## What is asked
Print all of the data exactly as written.

## Records supplied
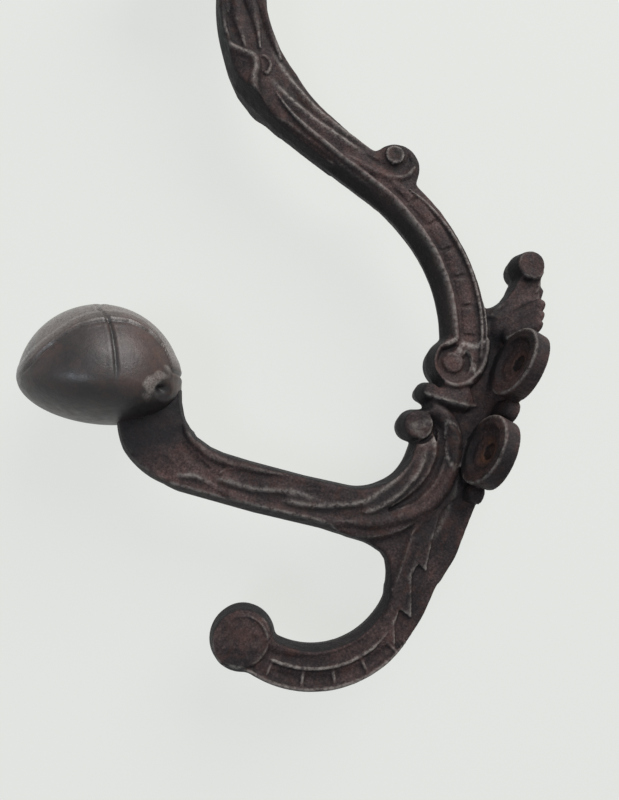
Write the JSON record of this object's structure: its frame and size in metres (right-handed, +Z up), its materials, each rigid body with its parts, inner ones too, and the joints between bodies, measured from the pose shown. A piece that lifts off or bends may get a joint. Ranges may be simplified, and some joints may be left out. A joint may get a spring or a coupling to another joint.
{
  "type": "double coat hook",
  "caption": "Ornate cast iron wall hook with scrolled arms that end in round knobs and a curl below, fixed by screw lugs.",
  "frame": {"origin": "on the wall plane, at the middle of the four screw holes", "axes": "+Z up, +Y into the wall, so the hook stands out towards -Y; X across, and the plane X = 0 is where the two halves of the mould met"},
  "size_m": [0.0506, 0.1711, 0.2384],
  "materials": {
    "cast_iron": "old sand-cast iron, dark brown patina, worn bright on the knobs and ridges, rust in the recesses"
  },
  "bodies": {
    "root": {"coat_hook": "cast_iron"}
  },
  "joints": []
}
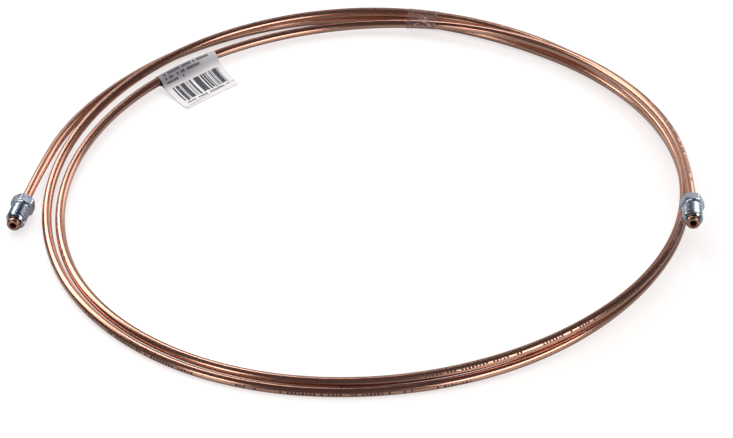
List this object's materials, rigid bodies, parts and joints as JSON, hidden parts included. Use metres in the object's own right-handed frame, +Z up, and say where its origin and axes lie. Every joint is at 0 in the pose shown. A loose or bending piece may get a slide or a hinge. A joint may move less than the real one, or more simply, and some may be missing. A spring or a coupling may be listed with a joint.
{
  "type": "copper tube coil",
  "caption": "Loose coil of flared copper brake pipe with a captive tube nut on each end, a paper flag label and clear tape.",
  "frame": {"origin": "on the floor, under the middle of the coil's bounding box", "axes": "+Z up out of the coil's plane; +X to the right in the picture, along the coil's longest extent; +Y away from the viewer"},
  "size_m": [0.3483, 0.3217, 0.0257],
  "materials": {
    "copper": "bright drawn copper, lightly oiled",
    "zinc_plate": "bright zinc plate",
    "paper": "smooth coated label stock",
    "clear_film": "clear glossy tape"
  },
  "bodies": {
    "coil": {"tube": "copper", "paper_flag": "paper", "clear_tape": "clear_film"},
    "left_nut": {"left_nut": "zinc_plate"},
    "right_nut": {"right_nut": "zinc_plate"}
  },
  "joints": [
    {"name": "left_nut_swivel", "type": "hinge", "parent": "coil", "child": "left_nut", "pos_m": [-0.16599, -0.01517, 0.00653], "axis": [-0.1994, -0.9799, 0], "continuous": true},
    {"name": "right_nut_swivel", "type": "hinge", "parent": "coil", "child": "right_nut", "pos_m": [0.16788, -0.03227, 0.01962], "axis": [-0.0435, -0.9966, 0.0698], "continuous": true}
  ]
}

## Written answer
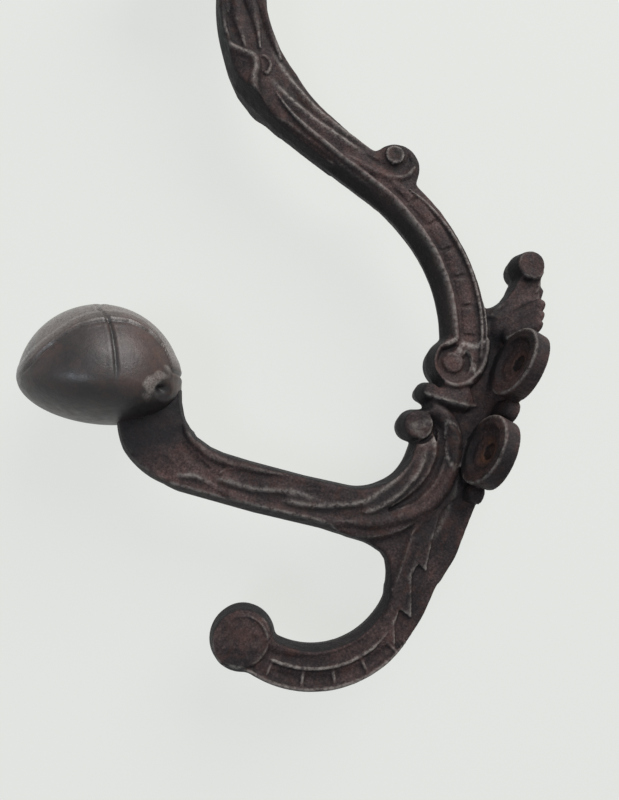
Write the JSON record of this object's structure: its frame and size in metres (right-handed, +Z up), its materials, each rigid body with its parts, inner ones too, and the joints between bodies, measured from the pose shown. A piece that lifts off or bends may get a joint. Ranges may be simplified, and some joints may be left out. A joint may get a spring or a coupling to another joint.
{
  "type": "double coat hook",
  "caption": "Ornate cast iron wall hook with scrolled arms that end in round knobs and a curl below, fixed by screw lugs.",
  "frame": {"origin": "on the wall plane, at the middle of the four screw holes", "axes": "+Z up, +Y into the wall, so the hook stands out towards -Y; X across, and the plane X = 0 is where the two halves of the mould met"},
  "size_m": [0.0506, 0.1711, 0.2384],
  "materials": {
    "cast_iron": "old sand-cast iron, dark brown patina, worn bright on the knobs and ridges, rust in the recesses"
  },
  "bodies": {
    "root": {"coat_hook": "cast_iron"}
  },
  "joints": []
}
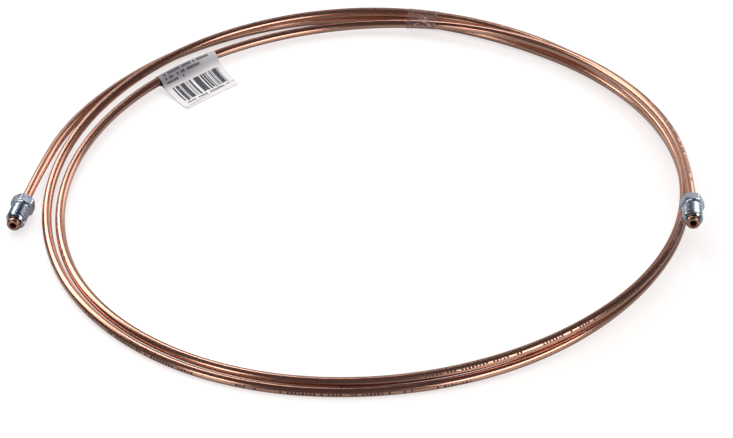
List this object's materials, rigid bodies, parts and joints as JSON, hidden parts included. Use metres in the object's own right-handed frame, +Z up, and say where its origin and axes lie. Every joint is at 0 in the pose shown. A loose or bending piece may get a slide or a hinge. A joint may move less than the real one, or more simply, and some may be missing. A spring or a coupling may be listed with a joint.
{
  "type": "copper tube coil",
  "caption": "Loose coil of flared copper brake pipe with a captive tube nut on each end, a paper flag label and clear tape.",
  "frame": {"origin": "on the floor, under the middle of the coil's bounding box", "axes": "+Z up out of the coil's plane; +X to the right in the picture, along the coil's longest extent; +Y away from the viewer"},
  "size_m": [0.3483, 0.3217, 0.0257],
  "materials": {
    "copper": "bright drawn copper, lightly oiled",
    "zinc_plate": "bright zinc plate",
    "paper": "smooth coated label stock",
    "clear_film": "clear glossy tape"
  },
  "bodies": {
    "coil": {"tube": "copper", "paper_flag": "paper", "clear_tape": "clear_film"},
    "left_nut": {"left_nut": "zinc_plate"},
    "right_nut": {"right_nut": "zinc_plate"}
  },
  "joints": [
    {"name": "left_nut_swivel", "type": "hinge", "parent": "coil", "child": "left_nut", "pos_m": [-0.16599, -0.01517, 0.00653], "axis": [-0.1994, -0.9799, 0], "continuous": true},
    {"name": "right_nut_swivel", "type": "hinge", "parent": "coil", "child": "right_nut", "pos_m": [0.16788, -0.03227, 0.01962], "axis": [-0.0435, -0.9966, 0.0698], "continuous": true}
  ]
}